- **Information provided**
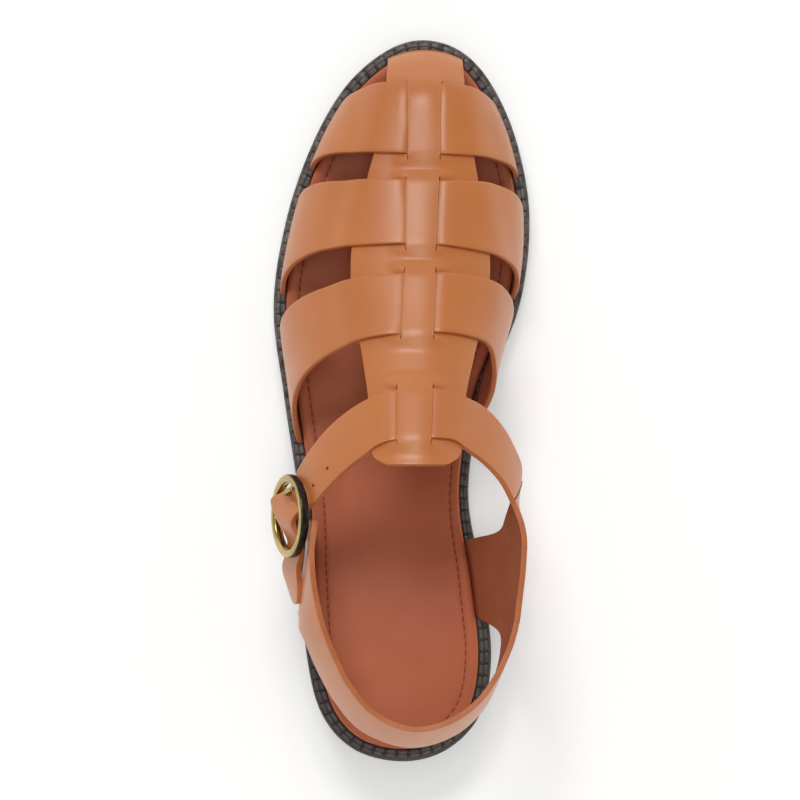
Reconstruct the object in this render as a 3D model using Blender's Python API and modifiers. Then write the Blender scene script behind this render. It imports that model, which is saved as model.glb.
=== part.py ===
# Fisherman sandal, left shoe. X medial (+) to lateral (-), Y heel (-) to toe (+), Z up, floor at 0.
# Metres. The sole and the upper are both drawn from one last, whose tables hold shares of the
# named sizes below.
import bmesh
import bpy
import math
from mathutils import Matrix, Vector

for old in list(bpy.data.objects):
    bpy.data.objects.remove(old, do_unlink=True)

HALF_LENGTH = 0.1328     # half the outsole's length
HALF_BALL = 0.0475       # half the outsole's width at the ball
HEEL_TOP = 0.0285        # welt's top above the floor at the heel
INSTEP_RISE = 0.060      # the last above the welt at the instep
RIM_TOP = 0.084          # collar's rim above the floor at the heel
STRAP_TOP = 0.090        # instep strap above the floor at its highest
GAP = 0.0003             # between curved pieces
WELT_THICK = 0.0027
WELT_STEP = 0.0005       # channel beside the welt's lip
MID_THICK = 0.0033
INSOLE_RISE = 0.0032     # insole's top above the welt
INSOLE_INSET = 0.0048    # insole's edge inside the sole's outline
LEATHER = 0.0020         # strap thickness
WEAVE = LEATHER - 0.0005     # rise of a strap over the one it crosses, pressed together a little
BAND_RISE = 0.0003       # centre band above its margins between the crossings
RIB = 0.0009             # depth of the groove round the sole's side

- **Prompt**
Would you give the material above again, complete and exact?

- **Answer to this exercise**
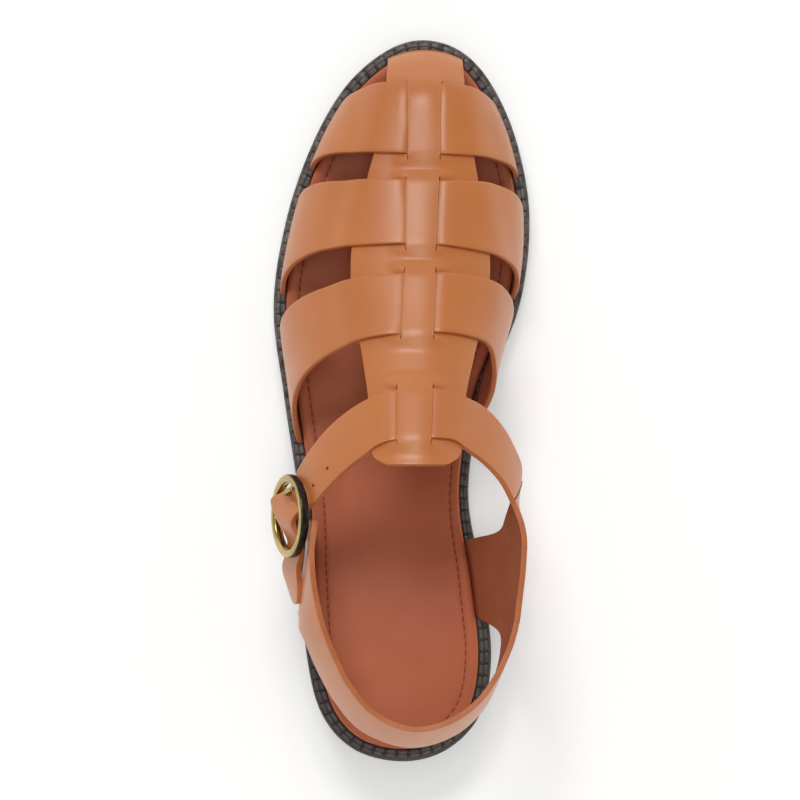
Reconstruct the object in this render as a 3D model using Blender's Python API and modifiers. Then write the Blender scene script behind this render. It imports that model, which is saved as model.glb.
=== part.py ===
# Fisherman sandal, left shoe. X medial (+) to lateral (-), Y heel (-) to toe (+), Z up, floor at 0.
# Metres. The sole and the upper are both drawn from one last, whose tables hold shares of the
# named sizes below.
import bmesh
import bpy
import math
from mathutils import Matrix, Vector

for old in list(bpy.data.objects):
    bpy.data.objects.remove(old, do_unlink=True)

HALF_LENGTH = 0.1328     # half the outsole's length
HALF_BALL = 0.0475       # half the outsole's width at the ball
HEEL_TOP = 0.0285        # welt's top above the floor at the heel
INSTEP_RISE = 0.060      # the last above the welt at the instep
RIM_TOP = 0.084          # collar's rim above the floor at the heel
STRAP_TOP = 0.090        # instep strap above the floor at its highest
GAP = 0.0003             # between curved pieces
WELT_THICK = 0.0027
WELT_STEP = 0.0005       # channel beside the welt's lip
MID_THICK = 0.0033
INSOLE_RISE = 0.0032     # insole's top above the welt
INSOLE_INSET = 0.0048    # insole's edge inside the sole's outline
LEATHER = 0.0020         # strap thickness
WEAVE = LEATHER - 0.0005     # rise of a strap over the one it crosses, pressed together a little
BAND_RISE = 0.0003       # centre band above its margins between the crossings
RIB = 0.0009             # depth of the groove round the sole's side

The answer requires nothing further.